RECORDS FOR THIS EXERCISE

════

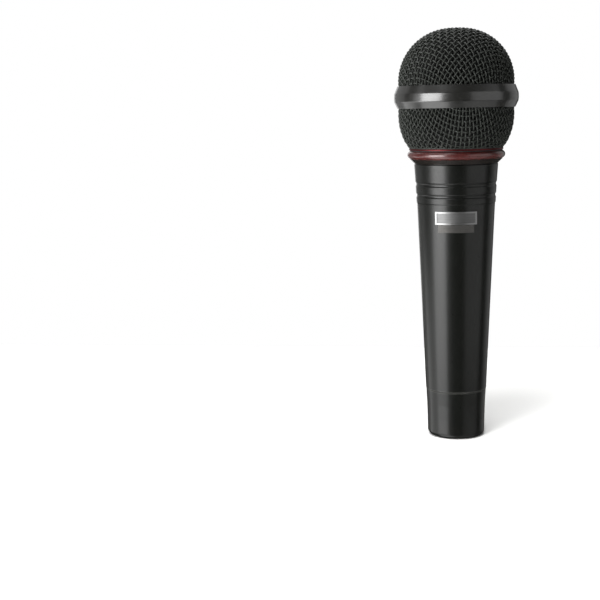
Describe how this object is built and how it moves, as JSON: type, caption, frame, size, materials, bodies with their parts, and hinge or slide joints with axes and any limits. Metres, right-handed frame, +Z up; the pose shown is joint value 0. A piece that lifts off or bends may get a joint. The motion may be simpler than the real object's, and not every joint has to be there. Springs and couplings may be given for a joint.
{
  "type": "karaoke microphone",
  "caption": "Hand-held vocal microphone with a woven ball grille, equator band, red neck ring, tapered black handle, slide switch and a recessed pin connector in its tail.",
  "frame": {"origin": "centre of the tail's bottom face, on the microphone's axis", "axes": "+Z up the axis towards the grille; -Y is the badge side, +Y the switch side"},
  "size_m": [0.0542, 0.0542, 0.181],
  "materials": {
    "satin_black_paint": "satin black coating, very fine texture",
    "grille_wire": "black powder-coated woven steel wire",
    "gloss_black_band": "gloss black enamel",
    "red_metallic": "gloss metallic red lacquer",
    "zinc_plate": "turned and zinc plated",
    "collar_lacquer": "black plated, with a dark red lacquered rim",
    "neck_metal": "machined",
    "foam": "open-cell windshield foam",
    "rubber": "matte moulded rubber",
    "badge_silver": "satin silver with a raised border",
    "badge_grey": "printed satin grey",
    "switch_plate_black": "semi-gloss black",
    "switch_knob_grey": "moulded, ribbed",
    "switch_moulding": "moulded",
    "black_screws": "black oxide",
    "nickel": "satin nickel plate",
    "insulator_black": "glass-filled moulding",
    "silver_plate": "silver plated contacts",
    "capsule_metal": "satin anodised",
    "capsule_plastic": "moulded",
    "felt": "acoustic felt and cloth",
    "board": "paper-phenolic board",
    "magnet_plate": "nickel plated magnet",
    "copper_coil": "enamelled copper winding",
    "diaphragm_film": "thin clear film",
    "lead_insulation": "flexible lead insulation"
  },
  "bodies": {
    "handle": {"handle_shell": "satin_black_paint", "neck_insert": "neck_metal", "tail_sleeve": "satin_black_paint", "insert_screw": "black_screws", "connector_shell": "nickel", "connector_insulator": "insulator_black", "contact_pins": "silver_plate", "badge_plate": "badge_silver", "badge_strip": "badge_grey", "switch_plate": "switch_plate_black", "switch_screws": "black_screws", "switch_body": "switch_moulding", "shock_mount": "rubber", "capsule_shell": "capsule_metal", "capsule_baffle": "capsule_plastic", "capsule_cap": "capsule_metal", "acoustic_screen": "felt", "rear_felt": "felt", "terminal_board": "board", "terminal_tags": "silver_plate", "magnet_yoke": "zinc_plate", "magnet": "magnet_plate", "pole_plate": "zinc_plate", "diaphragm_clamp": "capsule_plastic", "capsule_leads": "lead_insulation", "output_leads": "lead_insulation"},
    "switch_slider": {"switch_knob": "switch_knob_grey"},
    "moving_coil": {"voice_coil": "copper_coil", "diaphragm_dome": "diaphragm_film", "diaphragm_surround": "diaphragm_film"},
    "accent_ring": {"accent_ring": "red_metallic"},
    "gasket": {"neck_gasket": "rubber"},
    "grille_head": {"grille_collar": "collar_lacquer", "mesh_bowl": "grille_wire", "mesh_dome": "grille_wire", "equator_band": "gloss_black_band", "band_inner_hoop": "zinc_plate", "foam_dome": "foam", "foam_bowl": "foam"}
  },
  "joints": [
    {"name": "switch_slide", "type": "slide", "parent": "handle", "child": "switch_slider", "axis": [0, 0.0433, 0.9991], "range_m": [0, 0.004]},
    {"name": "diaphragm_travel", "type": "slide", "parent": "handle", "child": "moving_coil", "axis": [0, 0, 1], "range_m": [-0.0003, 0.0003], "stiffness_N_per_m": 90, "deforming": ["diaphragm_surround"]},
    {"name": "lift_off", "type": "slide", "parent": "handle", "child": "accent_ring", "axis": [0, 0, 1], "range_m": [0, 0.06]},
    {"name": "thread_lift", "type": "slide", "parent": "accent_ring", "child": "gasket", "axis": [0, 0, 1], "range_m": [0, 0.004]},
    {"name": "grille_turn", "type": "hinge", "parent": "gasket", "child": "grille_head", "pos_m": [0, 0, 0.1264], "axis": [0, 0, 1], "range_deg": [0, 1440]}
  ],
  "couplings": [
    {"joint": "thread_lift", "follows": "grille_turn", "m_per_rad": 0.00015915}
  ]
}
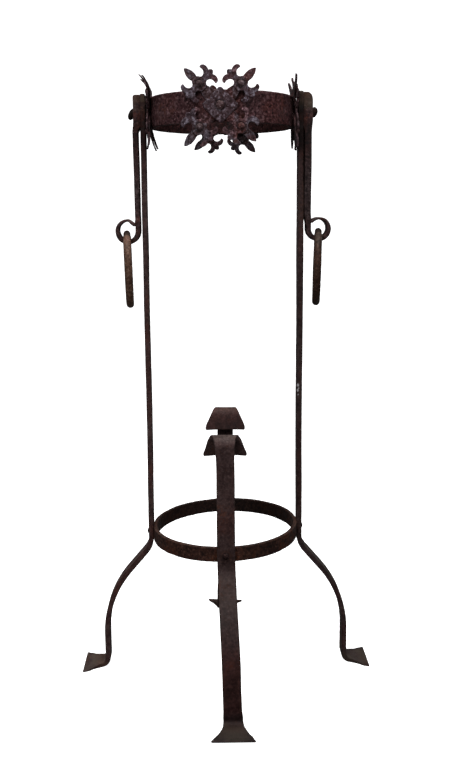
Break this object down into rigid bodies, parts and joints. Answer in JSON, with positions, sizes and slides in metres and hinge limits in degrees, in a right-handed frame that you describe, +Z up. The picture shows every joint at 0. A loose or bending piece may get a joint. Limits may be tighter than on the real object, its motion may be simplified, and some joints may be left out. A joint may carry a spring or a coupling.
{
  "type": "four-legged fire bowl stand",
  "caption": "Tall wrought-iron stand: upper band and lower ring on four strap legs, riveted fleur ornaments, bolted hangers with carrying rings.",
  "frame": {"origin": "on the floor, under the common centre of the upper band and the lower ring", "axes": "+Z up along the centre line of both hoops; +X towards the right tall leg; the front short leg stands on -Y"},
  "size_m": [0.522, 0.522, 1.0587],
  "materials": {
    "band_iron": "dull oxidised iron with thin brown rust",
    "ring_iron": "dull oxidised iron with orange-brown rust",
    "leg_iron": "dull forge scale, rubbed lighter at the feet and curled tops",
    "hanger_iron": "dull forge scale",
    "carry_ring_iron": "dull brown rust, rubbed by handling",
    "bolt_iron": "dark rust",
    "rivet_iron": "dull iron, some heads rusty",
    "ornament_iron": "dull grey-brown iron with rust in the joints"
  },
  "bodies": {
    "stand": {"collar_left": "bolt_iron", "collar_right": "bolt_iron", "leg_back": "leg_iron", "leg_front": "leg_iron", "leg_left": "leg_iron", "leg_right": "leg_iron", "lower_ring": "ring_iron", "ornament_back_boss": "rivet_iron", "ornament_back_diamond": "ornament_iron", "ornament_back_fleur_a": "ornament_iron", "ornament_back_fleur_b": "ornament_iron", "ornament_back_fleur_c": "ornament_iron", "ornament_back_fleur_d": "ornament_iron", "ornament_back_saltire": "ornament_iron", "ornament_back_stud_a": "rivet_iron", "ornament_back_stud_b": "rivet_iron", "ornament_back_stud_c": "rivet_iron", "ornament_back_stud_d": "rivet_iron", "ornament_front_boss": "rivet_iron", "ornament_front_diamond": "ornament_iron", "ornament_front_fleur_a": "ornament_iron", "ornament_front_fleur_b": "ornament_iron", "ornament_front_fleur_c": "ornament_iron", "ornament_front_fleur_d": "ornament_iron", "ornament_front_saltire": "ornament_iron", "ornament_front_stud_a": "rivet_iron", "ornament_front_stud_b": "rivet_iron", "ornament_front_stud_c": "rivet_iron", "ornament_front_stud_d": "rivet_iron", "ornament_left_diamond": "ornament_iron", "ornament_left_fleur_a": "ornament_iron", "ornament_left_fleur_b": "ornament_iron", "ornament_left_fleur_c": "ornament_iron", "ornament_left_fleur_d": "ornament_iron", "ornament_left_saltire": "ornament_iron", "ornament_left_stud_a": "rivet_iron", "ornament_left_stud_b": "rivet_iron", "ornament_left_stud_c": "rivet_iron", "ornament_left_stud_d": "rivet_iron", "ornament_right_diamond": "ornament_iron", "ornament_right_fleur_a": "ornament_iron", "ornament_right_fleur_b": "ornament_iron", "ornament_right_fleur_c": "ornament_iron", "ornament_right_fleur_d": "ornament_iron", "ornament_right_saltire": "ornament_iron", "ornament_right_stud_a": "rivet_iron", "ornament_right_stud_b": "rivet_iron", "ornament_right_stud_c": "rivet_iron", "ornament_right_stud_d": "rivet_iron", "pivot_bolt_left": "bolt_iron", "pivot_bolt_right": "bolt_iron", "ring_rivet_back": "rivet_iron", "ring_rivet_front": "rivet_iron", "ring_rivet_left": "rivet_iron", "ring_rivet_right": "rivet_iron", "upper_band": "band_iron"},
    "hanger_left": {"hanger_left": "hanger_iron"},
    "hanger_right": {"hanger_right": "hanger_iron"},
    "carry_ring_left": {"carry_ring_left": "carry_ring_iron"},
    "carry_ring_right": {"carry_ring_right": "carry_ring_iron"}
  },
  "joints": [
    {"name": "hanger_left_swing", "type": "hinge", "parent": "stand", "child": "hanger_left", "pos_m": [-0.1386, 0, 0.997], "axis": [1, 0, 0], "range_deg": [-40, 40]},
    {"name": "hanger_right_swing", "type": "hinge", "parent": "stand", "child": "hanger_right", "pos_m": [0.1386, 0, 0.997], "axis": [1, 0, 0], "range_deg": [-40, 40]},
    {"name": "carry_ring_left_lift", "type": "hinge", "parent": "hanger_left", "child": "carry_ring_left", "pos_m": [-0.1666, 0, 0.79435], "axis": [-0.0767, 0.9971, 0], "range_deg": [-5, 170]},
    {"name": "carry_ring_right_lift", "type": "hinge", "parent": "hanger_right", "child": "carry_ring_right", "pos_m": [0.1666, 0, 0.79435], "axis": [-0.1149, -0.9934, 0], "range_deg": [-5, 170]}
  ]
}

════

PROMPT
Scan the records for the string "with". Copy each line in which it appears.

PROBLEM SOLUTION
Describe how this object is built and how it moves, as JSON: type, caption, frame, size, materials, bodies with their parts, and hinge or slide joints with axes and any limits. Metres, right-handed frame, +Z up; the pose shown is joint value 0. A piece that lifts off or bends may get a joint. The motion may be simpler than the real object's, and not every joint has to be there. Springs and couplings may be given for a joint.
  "caption": "Hand-held vocal microphone with a woven ball grille, equator band, red neck ring, tapered black handle, slide switch and a recessed pin connector in its tail.",
    "collar_lacquer": "black plated, with a dark red lacquered rim",
    "badge_silver": "satin silver with a raised border",
Break this object down into rigid bodies, parts and joints. Answer in JSON, with positions, sizes and slides in metres and hinge limits in degrees, in a right-handed frame that you describe, +Z up. The picture shows every joint at 0. A loose or bending piece may get a joint. Limits may be tighter than on the real object, its motion may be simplified, and some joints may be left out. A joint may carry a spring or a coupling.
  "caption": "Tall wrought-iron stand: upper band and lower ring on four strap legs, riveted fleur ornaments, bolted hangers with carrying rings.",
    "band_iron": "dull oxidised iron with thin brown rust",
    "ring_iron": "dull oxidised iron with orange-brown rust",
    "ornament_iron": "dull grey-brown iron with rust in the joints"